Hospira wins EU Commission approval for its generic version of Amgen and Johnson & Johnson's biotech anaemia drug, Procrit

US-based hospital products company Hospira has won EU Commission approval for its generic version of Amgen and Johnson & Johnson's biotech anaemia drug, Procrit (epoetin alfa).

Hospira's drug, which will be marketed as Retacrit, is the company's first bio-similar approved by EU regulators.

Biosimilars are manufactured using living organisms, just as the original version of a biotech drug is made, but as the process involves biological processes, whether or not the biogeneric is exactly the same as the original product is unclear.

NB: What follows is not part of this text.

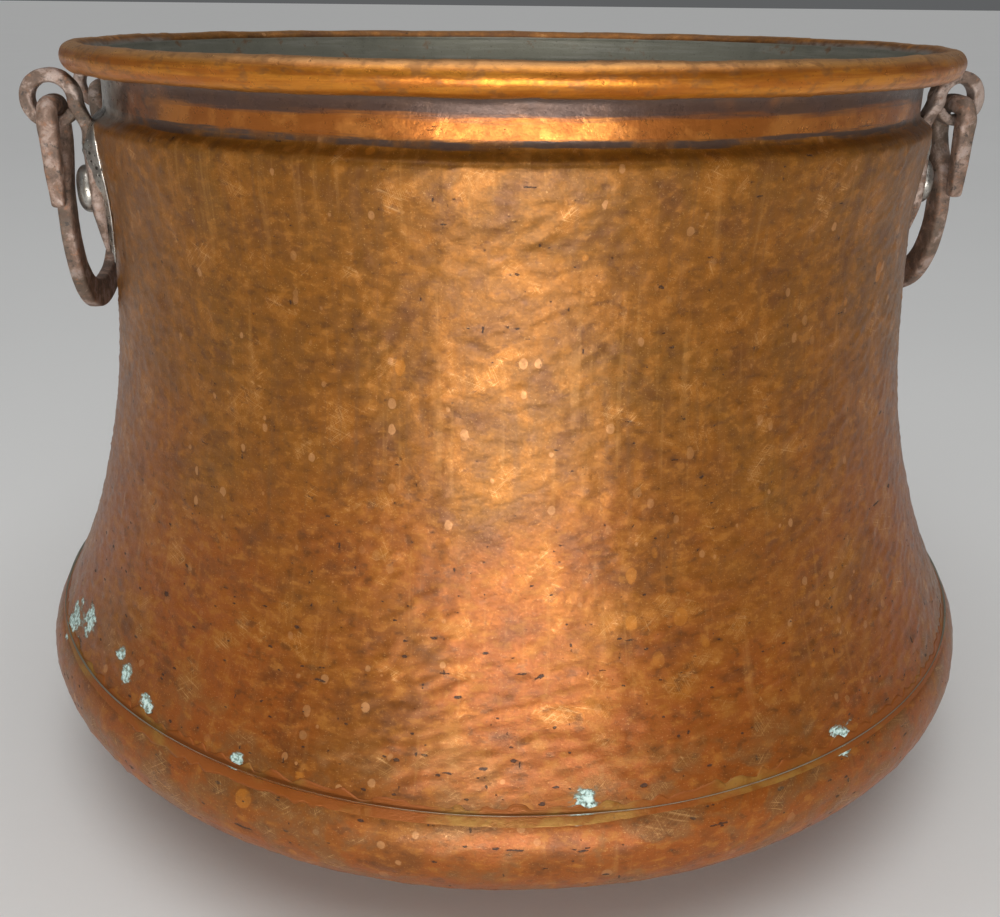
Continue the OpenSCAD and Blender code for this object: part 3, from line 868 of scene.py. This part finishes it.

In the US, the government continues to debate how to regulate bio-generic drugs. One of the most controversial issues is proposals regarding the process used to copy the original product. The European Medicines Agency (EMEA) has already developed a process for regulating bio-generic drugs.

Hospira said it will launch Retacrit in early 2008. Procrit is known as Eprex or Erypo in Europe.

Retacrit is being manufacturerd and distributed under agreements with Hospira, German generic drug developers Stada and Bioceuticals.

Lower sales anaemia drugs in the US were caused by a decline in the market related to a labelling change made in March 2007 and a decision memorandum issued by the Centers for Medicare & Medicaid Services under its national coverage analysis process. 

So far in 2007, Procrit sales in the US for J&J were down 27 per cent to rest at USD 380m, compared with USD 522m for the previous year. International sales for the biologic rose nine per cent to USD 302m in 2007, however. Total sales were down 14.6 per cent to USD 682m.